## EXERCISE
Repeat verbatim only the lines from the opening of the material below through the one that contains "pitch_at = table_curve(PITCH_ROWS, 1, HEEL_LIFT)".

## DATA SUPPLIED
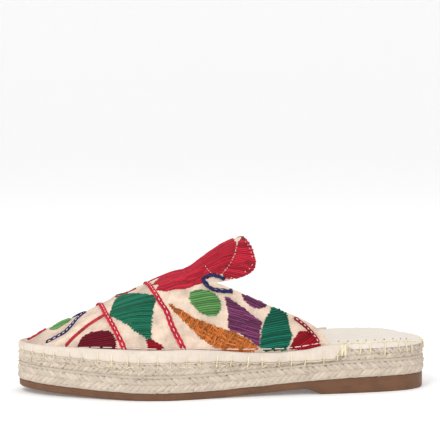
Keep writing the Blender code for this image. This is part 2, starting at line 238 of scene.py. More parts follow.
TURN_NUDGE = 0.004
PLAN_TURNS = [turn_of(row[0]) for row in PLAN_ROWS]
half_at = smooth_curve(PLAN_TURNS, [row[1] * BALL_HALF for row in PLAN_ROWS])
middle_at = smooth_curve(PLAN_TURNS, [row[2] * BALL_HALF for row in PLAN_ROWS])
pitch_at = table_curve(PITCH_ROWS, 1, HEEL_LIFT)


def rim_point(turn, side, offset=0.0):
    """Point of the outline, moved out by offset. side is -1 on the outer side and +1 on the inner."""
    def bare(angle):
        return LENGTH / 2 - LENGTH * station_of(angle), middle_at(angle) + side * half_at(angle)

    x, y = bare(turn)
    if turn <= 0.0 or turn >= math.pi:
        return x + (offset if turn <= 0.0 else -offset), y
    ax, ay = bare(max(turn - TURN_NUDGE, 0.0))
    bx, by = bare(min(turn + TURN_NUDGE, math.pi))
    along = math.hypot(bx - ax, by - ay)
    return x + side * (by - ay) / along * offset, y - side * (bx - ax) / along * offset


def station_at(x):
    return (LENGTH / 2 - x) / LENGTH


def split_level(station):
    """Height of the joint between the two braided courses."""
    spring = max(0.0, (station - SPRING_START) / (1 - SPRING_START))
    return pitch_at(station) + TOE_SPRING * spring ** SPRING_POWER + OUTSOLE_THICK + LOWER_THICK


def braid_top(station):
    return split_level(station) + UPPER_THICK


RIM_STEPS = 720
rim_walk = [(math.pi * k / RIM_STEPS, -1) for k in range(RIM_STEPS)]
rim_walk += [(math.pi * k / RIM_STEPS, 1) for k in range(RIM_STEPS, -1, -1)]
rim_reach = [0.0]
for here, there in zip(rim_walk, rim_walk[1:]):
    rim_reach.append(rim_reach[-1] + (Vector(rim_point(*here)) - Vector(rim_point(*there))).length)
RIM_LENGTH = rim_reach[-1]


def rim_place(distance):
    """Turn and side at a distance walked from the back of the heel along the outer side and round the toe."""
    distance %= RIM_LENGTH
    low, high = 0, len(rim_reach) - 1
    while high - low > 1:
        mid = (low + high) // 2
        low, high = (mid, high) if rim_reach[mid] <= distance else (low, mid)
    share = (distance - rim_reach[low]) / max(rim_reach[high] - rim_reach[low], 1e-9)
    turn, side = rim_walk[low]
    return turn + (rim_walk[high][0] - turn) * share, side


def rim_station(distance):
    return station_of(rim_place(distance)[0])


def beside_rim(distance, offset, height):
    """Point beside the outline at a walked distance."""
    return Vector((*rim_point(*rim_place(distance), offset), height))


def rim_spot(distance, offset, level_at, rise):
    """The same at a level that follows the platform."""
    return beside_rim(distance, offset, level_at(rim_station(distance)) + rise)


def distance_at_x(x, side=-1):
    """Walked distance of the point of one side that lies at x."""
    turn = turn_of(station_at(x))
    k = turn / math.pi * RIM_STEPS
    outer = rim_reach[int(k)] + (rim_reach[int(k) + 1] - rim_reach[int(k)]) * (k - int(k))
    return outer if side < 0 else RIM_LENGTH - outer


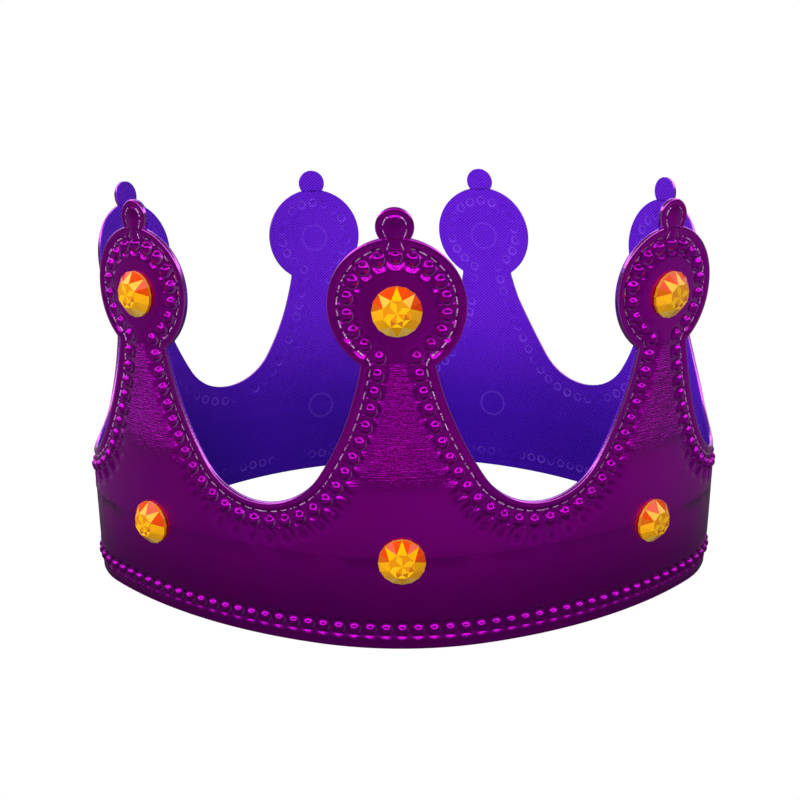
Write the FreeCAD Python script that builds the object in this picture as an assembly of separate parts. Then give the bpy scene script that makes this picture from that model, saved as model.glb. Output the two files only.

## REPLY TO THE TASK
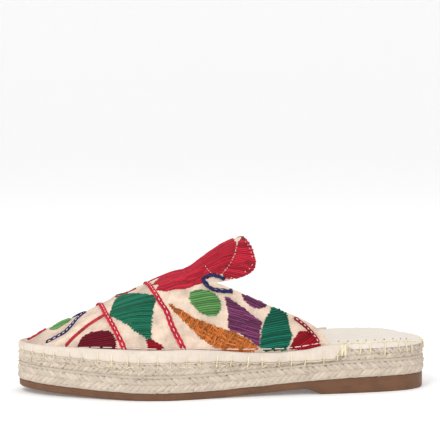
Keep writing the Blender code for this image. This is part 2, starting at line 238 of scene.py. More parts follow.
TURN_NUDGE = 0.004
PLAN_TURNS = [turn_of(row[0]) for row in PLAN_ROWS]
half_at = smooth_curve(PLAN_TURNS, [row[1] * BALL_HALF for row in PLAN_ROWS])
middle_at = smooth_curve(PLAN_TURNS, [row[2] * BALL_HALF for row in PLAN_ROWS])
pitch_at = table_curve(PITCH_ROWS, 1, HEEL_LIFT)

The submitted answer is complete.